Merhaba kâri,

Ne hoş oldu seninle yeniden karşılaşmak. Sanki bir dost meclisinde, yıllar boyu anlatılmayı bekleyen hikâyelerin arasından seçip önüme koydum şimdi kelimeleri. İtiraf etmeliyim, içimde bir yerlerde, yılların sessizliğiyle dinlenen ne varsa, sana anlatmak ister gibi bir hâlim var bugün.

Bilirsin kâri, insan hayat denen bu uzun ve meçhul yolda pek çok şeyle karşılaşıyor. Şimdi gel, farklı bir konudan bahsedelim. Hadi, düş kurmayı sever misin? Şu çocukluk günlerini hatırlar mısın mesela? Pencereden dışarı bakarken, hayalinde bulutlardan bir dünya inşa ettiğin o anları... Bir gemi yaparsın buluttan, sonra o gemiyi bilinmez diyarlara gönderirsin. Ya da yıldızlardan bir harita çizersin gökyüzüne.

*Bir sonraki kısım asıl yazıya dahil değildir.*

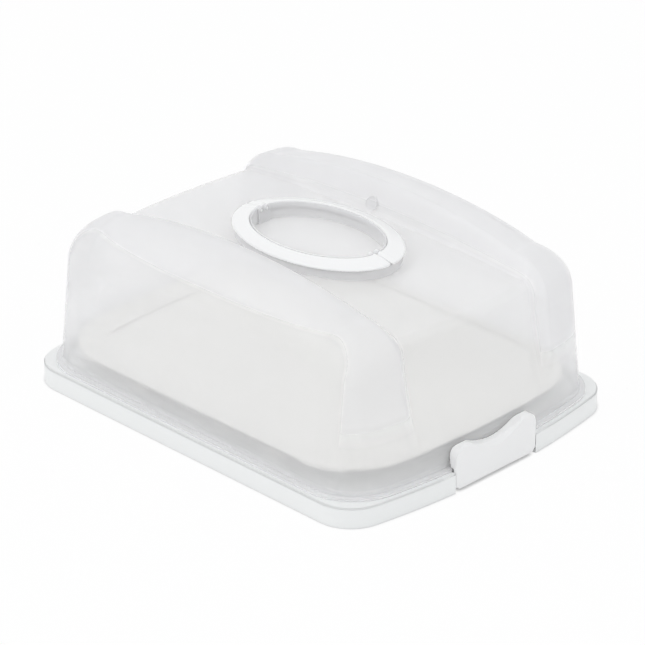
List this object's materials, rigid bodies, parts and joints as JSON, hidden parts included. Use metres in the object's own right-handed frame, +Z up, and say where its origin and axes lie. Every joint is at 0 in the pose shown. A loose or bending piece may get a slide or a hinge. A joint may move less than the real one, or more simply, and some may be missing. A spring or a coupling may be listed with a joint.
{
  "type": "cake carrier with hinged lid",
  "caption": "Rectangular cake carrier: a bow-ended tray, a lift-out serving plate on feet, a domed valley lid hinged at one end, an end latch and a folding ring handle.",
  "frame": {"origin": "on the table, under the middle of the tray", "axes": "+X along the tray to the latch, +Y across it to the rear, +Z up"},
  "size_m": [0.45, 0.344, 0.1805],
  "materials": {
    "tray_white": "satin moulded white plastic with a faint green-grey tinge",
    "plate_white": "satin moulded warm white plastic",
    "lid_frosted": "translucent pale grey plastic, frosted on the ridges, clearer in the valley and the side panels",
    "pin_steel": "drawn steel",
    "latch_white": "satin moulded white plastic",
    "handle_white": "glossy moulded white plastic"
  },
  "bodies": {
    "base": {"base_tray": "tray_white", "hinge_pin": "pin_steel"},
    "plate": {"serving_plate": "plate_white"},
    "cover": {"lid": "lid_frosted"},
    "latch": {"end_latch": "latch_white"},
    "bail_front": {"handle_front": "handle_white"},
    "bail_rear": {"handle_rear": "handle_white"}
  },
  "joints": [
    {"name": "lid_hinge", "type": "hinge", "parent": "base", "child": "cover", "pos_m": [-0.2196, 0, 0.0246], "axis": [0, -1, 0], "range_deg": [0, 105]},
    {"name": "latch_hinge", "type": "hinge", "parent": "base", "child": "latch", "pos_m": [0.2207, 0, 0.006], "axis": [0, 1, 0], "range_deg": [0, 85]},
    {"name": "plate_lift", "type": "slide", "parent": "base", "child": "plate", "axis": [0, 0, 1], "range_m": [0, 0.006]},
    {"name": "bail_front_pivot", "type": "hinge", "parent": "cover", "child": "bail_front", "pos_m": [0, -0.0037, 0.163], "axis": [-1, 0, 0], "range_deg": [0, 90]},
    {"name": "bail_rear_pivot", "type": "hinge", "parent": "cover", "child": "bail_rear", "pos_m": [0, 0.0037, 0.163], "axis": [1, 0, 0], "range_deg": [0, 90]}
  ]
}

Her hikâye seni başka diyarlara çağırır. O yıldızların birine dokunsan, sanki tüm evrenin sırlarını öğrenivereceksin. Çocukluk işte, hayal ile gerçeğin iç içe geçtiği o eşsiz zaman dilimi. Ama sonra büyür insan, değil mi kâri? O bulut gemileriyle yol aldığın denizler bir bir kaybolur. Haritalar silinir yıldızlardan. Hayat, hayallerin yerini alır.

Fakat bilirim, içinde bir yerlerde o hayalperest çocuğu saklamışsındır. Herkes saklar çünkü. İşte bazen, hiç beklenmedik bir anda, o çocuk başını uzatır içimizden. Öyle bir anda gelir ki, en karanlık gecede bir yıldızın parlayışı gibi, ansızın... Mesela, bir yaz akşamı sahilde yürürken, rüzgar saçlarını savurduğunda... Ya da kışın soğuğunda, pencereden yağan karı izlerken... O çocuk, unuttuğunu sandığın hayallerle birlikte geri döner. O an, dünya yeniden sihirli bir yer oluverir.

Bu yüzden, kâri, hayal kurmayı bırakma. Hayallerin kadar varsın bu hayatta. Dünya ne kadar zorlasa da seni, o bulut gemileri hep yanında olsun. Çünkü, belki de hayat, yürüdüğümüz yoldan çok, o yolda hayal ettiklerimizdir. Ve belki, yıldızlardan yapılma haritalar hâlâ bir yerlerde duruyordur. Belki de sadece doğru anı bekliyordur, yeniden keşfedilmek için.

Hadi, bu gece hayal kurmayı deneyelim yeniden. Şu pencereyi aç, gökyüzüne bir bak. İlk gördüğün yıldıza bir dilek tut. Sonra bana anlat, ne gördün o yıldızda? Ben de anlatayım sana kendi yıldızımı. Belki de hayallerimiz kesişir bir yerlerde, kim bilir?

Unutma kâri, her karanlık gecenin bir şafak vakti vardır. Ve her yıldız, bir hayali taşır içinde. Yeter ki bakmayı bilelim, yeter ki inanalım.